Selon l’ancien commissaire européen chargé du climat et un groupe de militants écologistes, l’aide financière des contribuables aux compagnies aériennes touchées par la crise doit être assortie de conditions strictes concernant leur futur impact sur le climat.
‘Ce doit être conditionnel, sinon, lorsque nous nous rétablirons, nous verrons les mêmes niveaux de dioxyde de carbone ou des niveaux plus élevés [provenant des vols]’, a déclaré à The Guardian Miguel Arias Cañete, le commissaire européen chargé du climat qui a conduit l’Union à l’accord de Paris.
La crise du coronavirus cause de nombreux dommages aux compagnies aériennes européennes. La liste des compagnies annulant leurs vols s’allonge presque de jour en jour, tandis que d’autres doivent déposer le bilan. Sauf que pour augmenter ses chances de survie, le secteur aérien demande de réduire les taxes environnementales. De l’opportunisme pur et dur?
Priorités environnementales
Au Royaume-Uni, un ensemble de 26 groupes, dont Greenpeace, a décidé de prendre les devants. Ils ont écrit au Chancelier de l’Echiquier (le ministre du gouvernement chargé des finances et du trésor), Rishi Sunak, exigeant des ‘conditions strictes’ pour tout sauvetage financier. Dans leurs doléances: des objectifs tout aussi stricts sur les émissions de gaz à effet de serre conformément à l’accord de Paris. ‘L’argent public doit être utilisé pour répondre aux priorités sociales et environnementales, ainsi qu’aux besoins économiques’, ont-ils écrit.
Ils proposent ainsi un nouveau régime fiscal comprenant une taxe sur les grands voyageurs, en remplacement de la taxe sur les passagers aériens. Cela déplacerait donc la charge fiscale vers les voyageurs prenant très souvent l’avion. A savoir qu’environ la moitié des habitants du Royaume-Uni ne prennent pas ce moyen de transport au cours d’une année donnée.
Ces conditions ‘strictes’ à toute aide financière peuvent cependant revêtir plusieurs formes. Cañete souhaite lui la mise en place d’un système de taxe sur le carbone ou d’échange de droits d’émission… Tel que celui qui existe dans l’UE. ‘Les mécanismes du marché sont nécessaires’, a-t-il déclaré. Des alternatives au kérosène polluant sont également envisagées, mais les biocarburants restent encore trop chers. Quant aux avions 100% électriques, on ne les verra pas de sitôt dans le ciel. ‘Nous devons stimuler la recherche et le développement dans des domaines tels que l’hydrogène’, déclare Barbara Buchner, directrice générale du think tank Climate Policy Initiative.
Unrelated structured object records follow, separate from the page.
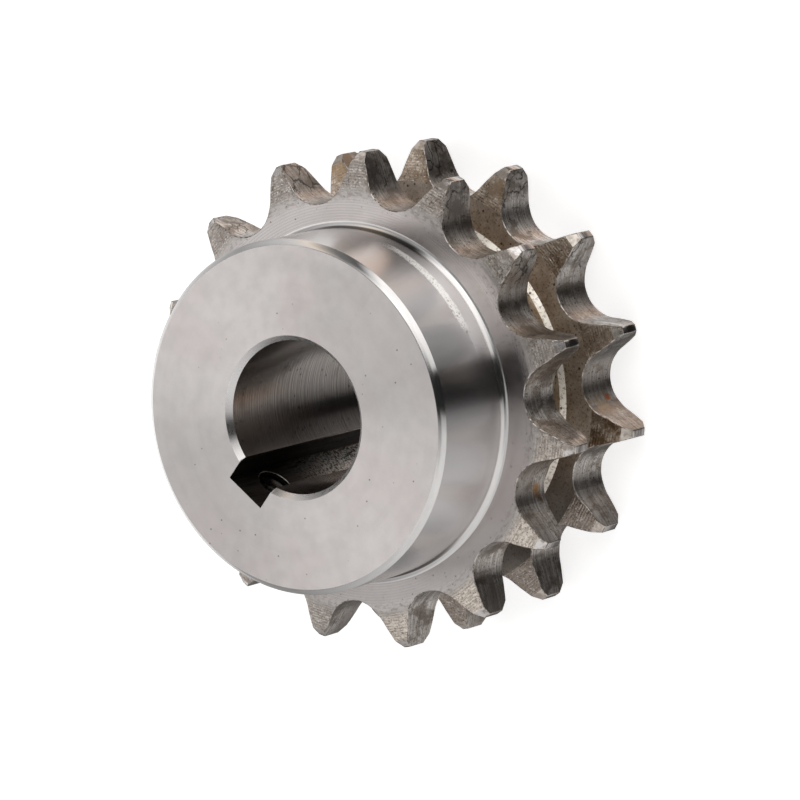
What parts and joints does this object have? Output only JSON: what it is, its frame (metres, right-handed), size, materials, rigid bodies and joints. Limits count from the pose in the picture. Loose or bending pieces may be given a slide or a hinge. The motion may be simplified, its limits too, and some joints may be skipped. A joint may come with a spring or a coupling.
{
  "type": "duplex chain sprocket",
  "caption": "Steel chain sprocket with two tooth rows, a plain hub on one side, a keyed bore and a tapped set-screw hole.",
  "frame": {"origin": "on the bore axis, midway between the two tooth rows, where the chain's centre line runs", "axes": "+Z along the bore axis towards the hub, +X from the axis through the keyway and the set-screw hole"},
  "size_m": [0.0648, 0.0652, 0.035],
  "materials": {
    "steel": "turned and hobbed, lightly oiled"
  },
  "bodies": {
    "root": {"sprocket": "steel"}
  },
  "joints": []
}
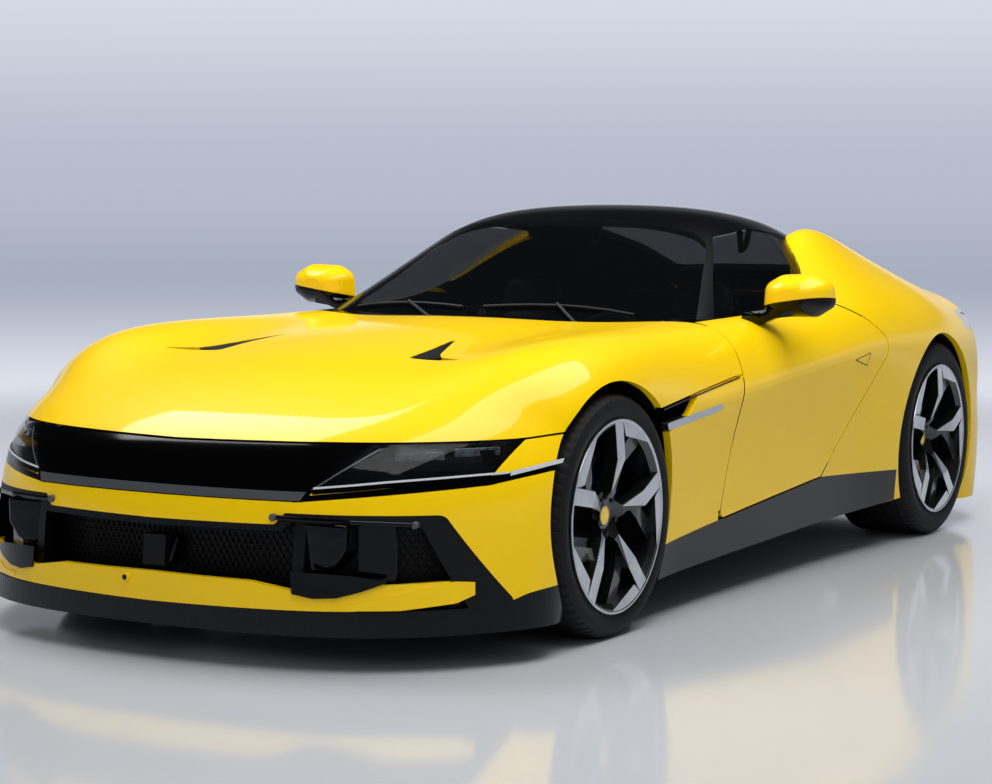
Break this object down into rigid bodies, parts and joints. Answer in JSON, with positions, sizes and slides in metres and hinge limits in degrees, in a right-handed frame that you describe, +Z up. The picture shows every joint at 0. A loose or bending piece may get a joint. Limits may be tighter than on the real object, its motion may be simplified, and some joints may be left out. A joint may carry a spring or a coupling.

Briser les mauvaises habitudes
Certains experts ont toutefois bon espoir que la crise actuelle puisse entraîner des changements permanents dans les habitudes des voyageurs. Remplacer les voyages d’affaires en avion par des vidéoconférences à long terme, par exemple. Y a-t-il vraiment besoin de faire des milliers de kilomètres pour débattre autour d’une table alors que les technologies actuelles le garantissent tout autant?
Les citoyens pourraient également être tentés de faire davantage fonctionner leur économie nationale et locale (qui devra se relever de la crise) plutôt que de prendre l’avion et d’aller voir ailleurs lors de leurs vacances. ‘Nous ne prenons pas autant l’avion – pourquoi ne pas continuer à ne pas le faire?’, relève Kevin Anderson, professeur d’énergie et de changement climatique à l’université de Manchester. ‘Pourquoi ne pas renforcer les bonnes choses qui sortent du Covid-19?’ Alors, qui est prêt à passer ses vacances d’été en Ardenne? D’ici-là, on n’aura peut-être plus d’autre choix.